Whoaaaa! I’ve been trying not to write much about Donald Trump because the idiot is getting way too much publicity, but I figured not many people pay attention to me, so I’m not adding to the media frenzy that much when I state that I really do think he might be the Antichrist.
I’m not a religious person, and I don’t know about all this Armageddon and heaven and hell and all that. And I was naive enough to think that, when he announced he was running for president of the United States, people would not get behind him the way they have. I, like many people, didn’t take him seriously at all, and just thought of him as bad entertainment, a train wreck hard not to stare at. I figured anyone who’d ever been to Trump Tower and witnessed how gaudy it is would know better.
But now that he’s on a world stage (well, at his Trump Turnberry golf course, one of several he has built in Scotland) offering up his rhetorical B.S. in support of the United Kingdom pulling out of the European Union — he’s actually become even more dangerous than he has been before now.

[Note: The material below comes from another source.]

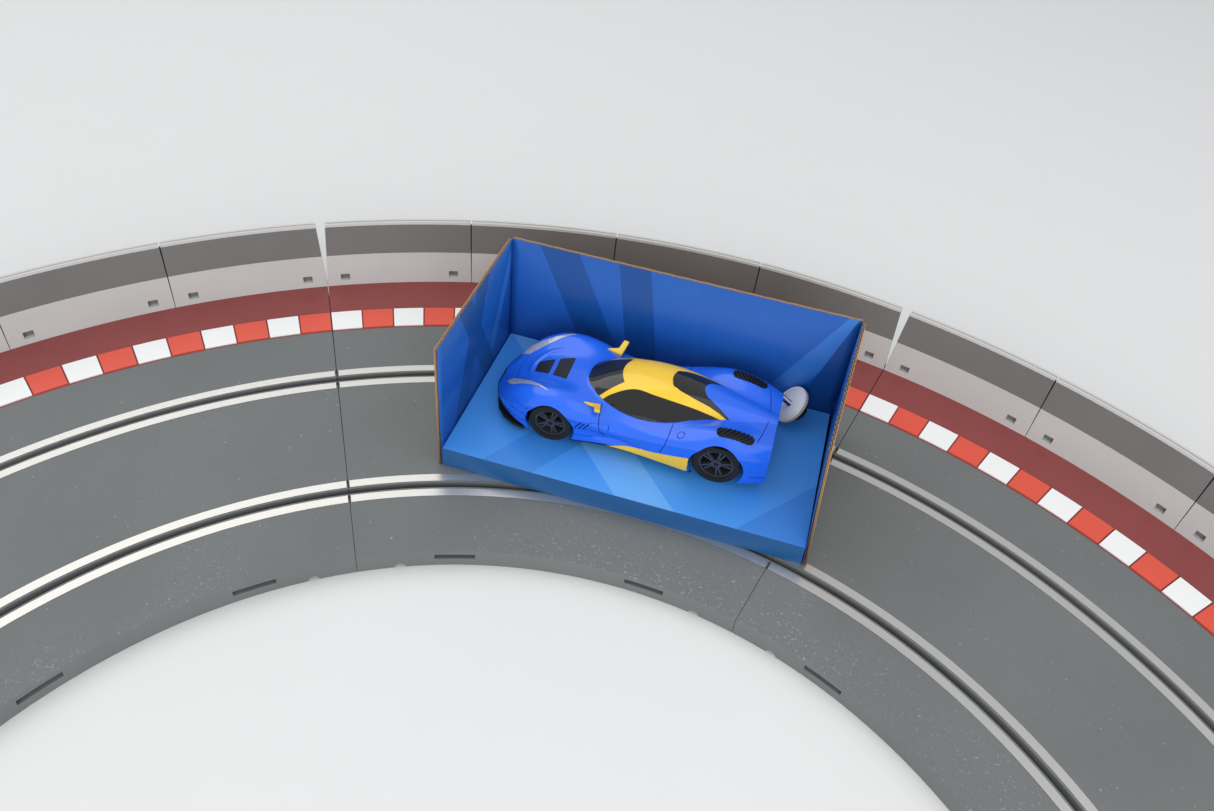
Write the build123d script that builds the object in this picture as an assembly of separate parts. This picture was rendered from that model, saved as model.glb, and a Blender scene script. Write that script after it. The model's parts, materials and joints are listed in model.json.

In my real job as PR guy for a major Memphis cultural organization, I deal with people from all over the world on a daily basis, especially the United Kingdom. We have a lot of U.K. journalists, filmmakers, bloggers, and others in the media whom I’ve become great friends with over the years, and they are absolutely mystified by the United States’ having someone like Donald Trump being in the position he’s in. And now that he has come out with his unfettered-by-any-knowledge opinion that it’s great for Great Britain to pull out of the European Union, they hate him even more. One friend actually just emailed me this morning, saying, “I honestly didn’t think this [pulling out] could happen. It makes me actually scared of Donald Trump.”
Why Trump decided to travel to Scotland to cut the ribbon on a golf course at the same time the United Kingdom is doing something more radical than anything it has done in 100 years is anyone’s guess, unless he just figured he would get more publicity if he rode on the coattails of an historic, controversial event that was getting the attention of the press all over the world.
Reuters | Carlo Allegri
And he did it in true, inexplicable Trump fashion. After circling his Scottish golf course in his G-TRMP helicopter, he landed to be met, as The New York Times reported, “much like the queen of England would be met, by staff members of Trump Turnberry — all clad in red ‘Make Turnberry Great Again’ hats — as well as two bagpipers in kilts who, along with Secret Service, preceded him up the sloping steps to his property. And he waxed proudly about his golf resort for more than 15 minutes, before finally taking questions on the seismic news of the day.”
While that may not be Antichrist behavior, it’s hard to make the case that it’s not pretty damn weird. Almost as weird as his referring to himself as “Scotch,” instead of Scottish.
His comments ranged from comparing renovating a golf course to making America great again to blaming Barack Obama for commenting on the U.K. pullout, even though he was standing there doing the same thing and had been doing it for a few days prior to his grand arrival, once someone in his campaign explained to him what “Brexit” meant.
While he heralded the departure of the United Kingdom from the European Union as a catalyst that would drive down the pound and thereby drive more people to his Scottish golf courses (yes, it’s fine to scratch your head in public), he failed to mention that when building the Trump International Golf Links course near Aberdeen, Scotland, he sued the Scottish government for trying to build smart-energy wind farms that would block the view of the ocean from the courses, and psychologically tortured homeowners who refused to get their cottages out of his way. He promised 6,000 to 7,000 jobs for the development, which now has approximately 150 employees. And apparently, it gets few players because it’s built on shifting sand dunes and is usually shrouded in freezing cold fog.
One Scotch — oops, I mean, Scottish columnist wrote, “Some locals are puzzled over why Trump would build a golf course in a spot regularly shrouded in cold fog. It is fabulous news for the area, of course, and also for knitwear manufacturers, who will make a killing when the world’s top players step out on the first tee and feel as though their limbs are being sawn off by a northeast breeze that hasn’t paused for breath since it left the Arctic.”
So, all of you Trump supporters, this is the man you are backing to handle foreign policy for the United States? I think it might be the end times. Orlando, ISIS, Trump, the fact that Americans can buy a military assault rifle faster than you can get a drink in a crowded bar — it’s not looking good. I just hope Trump’s hair doesn’t turn out to be the mark of the beast.